I suspect not (I’ve provided the answers at the bottom of this story) and, sadly, there’s a good reason why:

More Than 50 Confusing Titles

According to a new, damning report from the federal Consumer Financial Protection Bureau, financial advisers are using more than 50 “senior” titles or designations to suggest they have expertise helping older Americans with their investments. In reality, the credentials just mislead potential customers.

“Consumers risk paying for an adviser they believe has a breadth of experience, but who, in reality, simply paid a website for multiple designations,” the report says.

(MORE: Beware of Financial Advisers With Bogus Credentials)

And yet, a study conducted by the Financial Industry Regulatory Authority, the largest independent regulator for U.S. securities firms, found that older consumers are more likely to rely on the advice of a pro who uses an alphabet-soup senior designation, like Certified Senior Advisor (CSA) or Chartered Senior Financial Planner (CSFP).
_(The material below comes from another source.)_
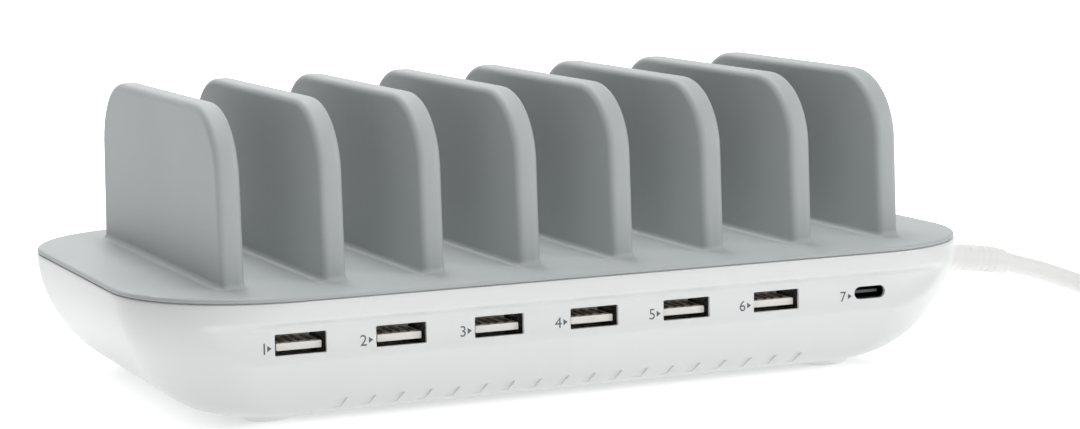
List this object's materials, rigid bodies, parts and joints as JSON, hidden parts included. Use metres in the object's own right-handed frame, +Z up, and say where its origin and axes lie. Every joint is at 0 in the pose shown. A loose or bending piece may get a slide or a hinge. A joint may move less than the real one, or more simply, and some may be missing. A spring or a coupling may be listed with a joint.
{
  "type": "multi-device charging station",
  "caption": "Mains-powered desk charging station: hull-shaped white casing with a row of USB ports under a grey cover with upright dividers that hold phones and tablets",
  "frame": {"origin": "on the surface the feet stand on, under the middle of the casing", "axes": "+X along the front from the first port to the USB-C port, +Y to the back, +Z up; the ports face -Y and the mains lead leaves at +X"},
  "size_m": [0.3687, 0.1669, 0.0765],
  "materials": {
    "grey_plastic": "fine satin grain, light cool grey",
    "white_plastic": "smooth semi-gloss white moulding",
    "white_pvc": "soft white PVC with a slight sheen",
    "socket_plastic": "white moulded socket tongue",
    "foot_rubber": "matte off-white rubber",
    "plated_steel": "nickel-plated steel sheet and screws",
    "plated_brass": "nickel-plated brass",
    "aluminium": "plain extruded aluminium",
    "circuit_board": "green solder resist on glass epoxy",
    "ferrite": "dark sintered ferrite",
    "winding_tape": "yellow polyester tape over the winding",
    "enamelled_copper": "enamelled copper winding",
    "capacitor_sleeve": "dark shrink sleeve",
    "film_capacitor": "yellow potted case",
    "black_plastic": "black moulded plastic",
    "insulating_film": "milky polypropylene sheet",
    "fuse_ceramic": "off-white ceramic",
    "wire_brown": "brown PVC wire",
    "wire_red": "red PVC wire"
  },
  "bodies": {
    "root": {"deck_cover": "grey_plastic", "base_casing": "white_plastic", "rubber_foot_1": "foot_rubber", "case_screw_1": "plated_steel", "power_board_screw_1": "plated_steel", "rubber_foot_2": "foot_rubber", "case_screw_2": "plated_steel", "power_board_screw_2": "plated_steel", "rubber_foot_3": "foot_rubber", "case_screw_3": "plated_steel", "power_board_screw_3": "plated_steel", "rubber_foot_4": "foot_rubber", "case_screw_4": "plated_steel", "power_board_screw_4": "plated_steel", "usb_board": "circuit_board", "usb_a_shell_1": "plated_steel", "usb_a_tongue_1": "socket_plastic", "usb_a_shell_2": "plated_steel", "usb_a_tongue_2": "socket_plastic", "usb_a_shell_3": "plated_steel", "usb_a_tongue_3": "socket_plastic", "usb_a_shell_4": "plated_steel", "usb_a_tongue_4": "socket_plastic", "usb_a_shell_5": "plated_steel", "usb_a_tongue_5": "socket_plastic", "usb_a_shell_6": "plated_steel", "usb_a_tongue_6": "socket_plastic", "usb_c_shell": "plated_steel", "usb_c_tongue": "black_plastic", "usb_board_screw_1": "plated_steel", "usb_board_screw_2": "plated_steel", "power_board": "circuit_board", "transformer_core": "ferrite", "transformer_winding": "winding_tape", "bulk_capacitor": "capacitor_sleeve", "output_capacitor_1": "capacitor_sleeve", "output_capacitor_2": "capacitor_sleeve", "mains_choke": "enamelled_copper", "x_capacitor": "film_capacitor", "fuse": "fuse_ceramic", "bridge_rectifier": "black_plastic", "primary_heat_sink": "aluminium", "secondary_heat_sink": "aluminium", "insulating_sheet": "insulating_film", "mains_inlet": "black_plastic", "inlet_pin_1": "plated_brass", "inlet_pin_2": "plated_brass", "mains_wire_1": "wire_brown", "mains_wire_2": "wire_brown", "output_wire_1": "wire_red", "output_wire_2": "wire_red", "cord_connector": "white_pvc", "cord_lead": "white_pvc", "cord_coil": "white_pvc", "cord_tail": "white_pvc", "wall_plug": "white_pvc", "plug_blade_1": "plated_brass", "plug_blade_2": "plated_brass", "coil_tie": "black_plastic"}
  },
  "joints": []
}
Requirements for Credentials Vary Enormously

Trouble is, many of these similar-sounding titles have few, if any, requirements — and oversight of the designations is scattershot.

The Consumer Financial Protection Bureau’s assistant director for the Office of Older Americans, Hubert “Skip” Humphrey III (a former Minnesota state attorney general and the son of former Vice President Hubert H. Humphrey), says in the agency's blog: “Some of these titles require in-depth training, while others aren’t much more than window dressing.”

In short, many “senior specialists” or “retirement advisers” may not be qualified to help you or your parents manage the family’s money but may be quite eager to use their lofty titles as marketing ploys to lure clients.

The bureau’s findings are particularly troubling because study after study has shown that older Americans are attractive targets for investment fraud. People 60 and older make up 15 percent of the population, but account for an estimated 30 percent of investment fraud victims, according to AARP.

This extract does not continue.